The prison experience had a mixture of actors playing the parts (inmates or guards) to tell you their stories or really good models with audios to go with the visuals.  It was really well done, and after the initial feeling of distaste and squirming at reading some of the earlier punishments it became an interesting, informative and enjoyable experience.








From here we stopped at the open air museum at Ach???? Can’t remember, which had displays about the crofters and their lives. We didn’t end up going in to the display, partly slight disinterest from me and Hilary, partly cost for something we weren’t totally enthusiastic about, and partly it was bloody cold and wet and it involved walking outside a lot, so instead we had lunch in the van in the car park, watched the rain fall, had a quick visit to some highland cows and then headed south along the banks of Loch Fyne.
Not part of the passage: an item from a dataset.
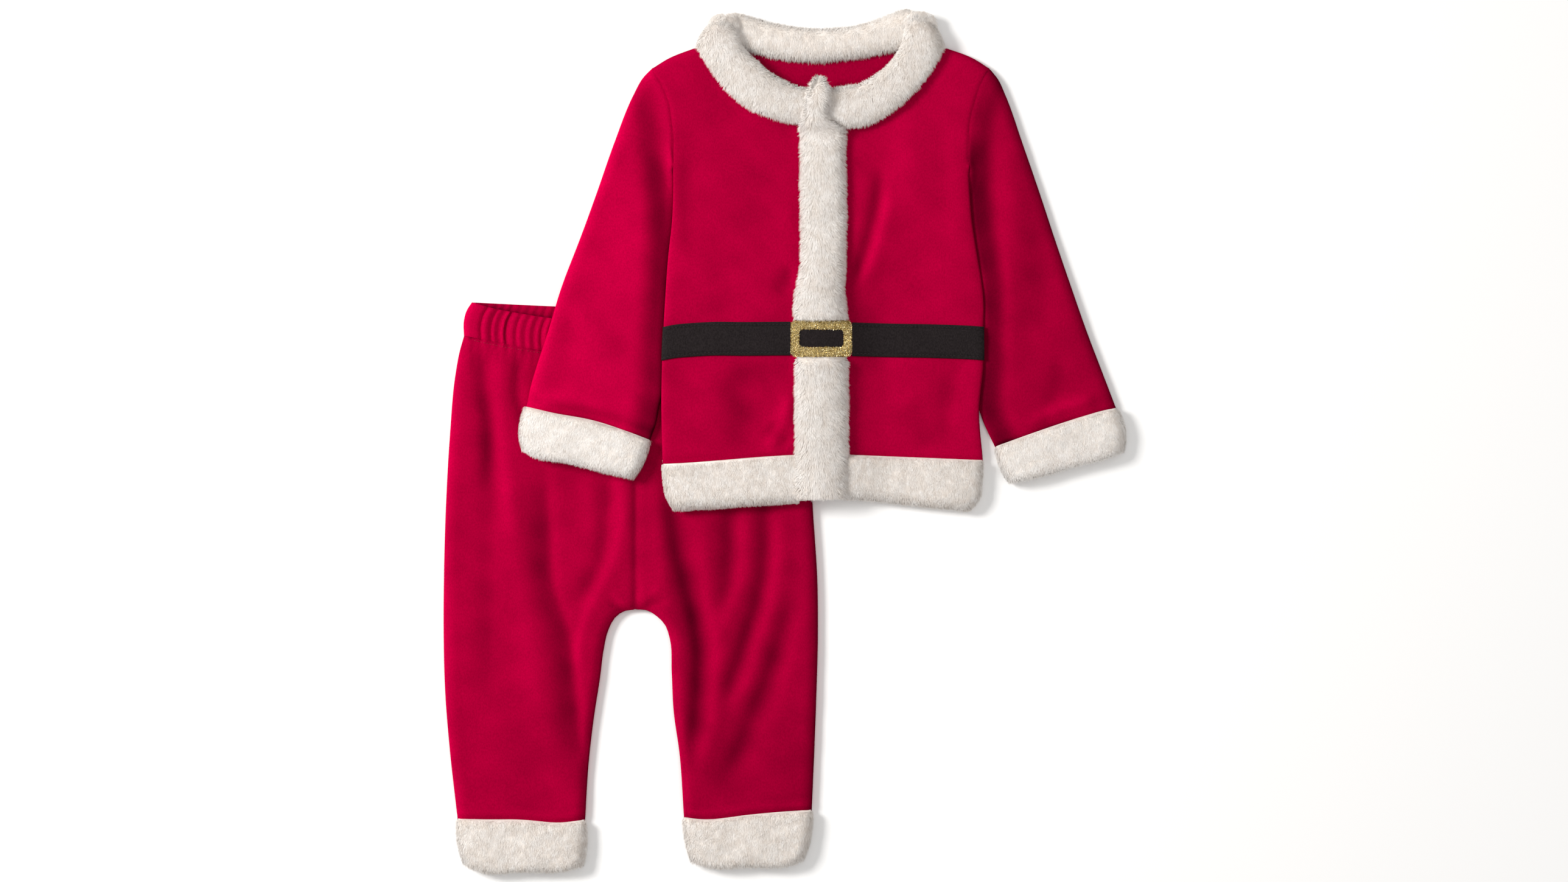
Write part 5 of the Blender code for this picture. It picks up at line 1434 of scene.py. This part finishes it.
def make_pile(name, outer, wrap, count, edges, comb, seed, kind, hidden=0.3, sink=0.9):
    """Fibres on a fur trim.

    Each starts a little below the trim's surface, rises along its normal and bends over along its lean. The
    lean is the way the pile is combed, plus the way out over each edge near it, plus a push that a whole lock
    shares. edges holds (path, strength, how far past it a fibre may reach). kind holds the pile's own sizes,
    hidden how thick the pile is underneath, and sink how deep the fibres are rooted, mm.
    """
    random = np.random.default_rng(seed)
    row, column = scattered(outer, wrap, count, hidden, random)
    start = on_grid(outer, row, column, wrap)
    normal = on_grid(grid_normals(outer, wrap), row, column, wrap)
    normal /= np.linalg.norm(normal, axis=-1, keepdims=True)
    plan = start[:, :2]
    layer = plan + 40 * (normal[:, 2:] < 0)  # the underside has locks of its own
    _, number = locks_of(layer, kind["lock"], random)
    centre, tuft = locks_of(layer * TUFT_STRETCH, TUFT_SHARE * kind["lock"], random)
    centre = centre / TUFT_STRETCH - layer + plan
    turn = 2 * np.pi * number
    lean = np.array(comb, float) + kind["stray"] * np.stack([np.cos(turn), np.sin(turn)], -1)
    lean += random.normal(0, FIBRE["own_lean"], (count, 2))
    long = kind["length"] * random.uniform(*FIBRE["lengths"], count)
    lift = np.full(count, kind["lift"])
    facing = np.zeros((count, 2))
    for path, strength, over in edges:
        distance, away = near(plan, path(np.linspace(0, 1, 100)))
        lean -= away * (strength * np.exp(-distance / kind["sweep"]))[:, None]
        if strength > 0:
            reach = np.maximum((distance + over) / 0.8, 0.9) * random.uniform(0.75, 1.25, count)
            long = np.minimum(long, reach)
        if over > 1:
            lift = np.maximum(lift, kind["lift"] + FIBRE["edge_lift"] * np.exp(-distance / 2.5))
            facing -= away * (kind["round"] * np.exp(-distance / 8))[:, None]
    lean = np.concatenate([lean, np.zeros((count, 1))], 1)
    lean -= normal * (lean * normal).sum(-1, keepdims=True)
    lean /= np.maximum(np.linalg.norm(lean, axis=-1, keepdims=True), 0.35)
    long, lift = long[:, None], lift[:, None]
    root = start - normal * np.minimum(sink, 0.5 * long)
    (rise_1, run_1), (rise_2, run_2) = FIBRE["lower"], FIBRE["upper"]
    middle = root + long * (rise_1 * lift * normal + run_1 * lean)
    tip = middle + long * (rise_2 * lift * normal + run_2 * lean)
    drawn_in = np.concatenate([centre - plan, np.zeros((count, 1))], 1) * (normal[:, 2:] > 0.3)
    tip += kind["gather"] * drawn_in
    side = np.cross(tip - root, normal)
    side /= np.maximum(np.linalg.norm(side, axis=-1, keepdims=True), 1e-9)
    side += normal * random.normal(0, FIBRE["twist"], (count, 1))
    half = kind["half_width"] * random.uniform(*FIBRE["widths"], (count, 1))
    points = np.stack([root, middle - side * half, middle + side * half, tip], 1)
    points[..., 2] = np.maximum(points[..., 2], FLOOR_GAP)
    faces = (np.arange(count)[:, None, None] * 4 + np.array([[0, 2, 1], [1, 2, 3]])).reshape(-1, 3)
    along = np.tile([0.2, 0.6, 0.6, 1.0], count)
    low, high = kind["tone"]
    by_lock, by_tuft, own = FIBRE["tone_from"]
    place = by_lock * number + by_tuft * tuft + own * random.random(count)
    tone = np.repeat(low + (high - low) * place, 4)
    made = new_mesh(name, points.reshape(-1, 3), faces, FUR, tip=along, lock=tone)
    facing = np.concatenate([facing, np.zeros((count, 1))], 1) * (normal[:, 2:] > 0)
    shading = np.repeat(normal + facing + random.normal(0, FIBRE["glitter"], (count, 3)), 4, 0)
    shading /= np.linalg.norm(shading, axis=-1, keepdims=True)
    made.data.normals_split_custom_set_from_vertices(shading)
    return made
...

I was keen to visit a National Trust Garden (Crarae Garden) which is renowned for its rhododendrons and other Himalayan plants/trees. The others weren’t so keen but that is one of the advantages of being the driver!!!!!  I said if they preferred to stay in the van and read while I risked the rain that was Ok by me, but once they saw the weather had cleared they decided to go with me. I think they are pleased, the gardens/woodlands were really beautiful with plenty to occupy and distract, fallen rhododendron flowers were collected as were coloured leaves, trees were admired, rivers and waterfalls gushed over, a children’s quiz was mostly completed and cane pandas, deer, otters searched for amongst the trees and shrubs. And….. it stayed sunny for nearly the whole adventure, and we didn’t need our umbrella at all!!!!









We were doing really well with our time today so we drove on south to Lochgilphead around the coast before turning at right angles to head north again up towards Oban and the Highlands.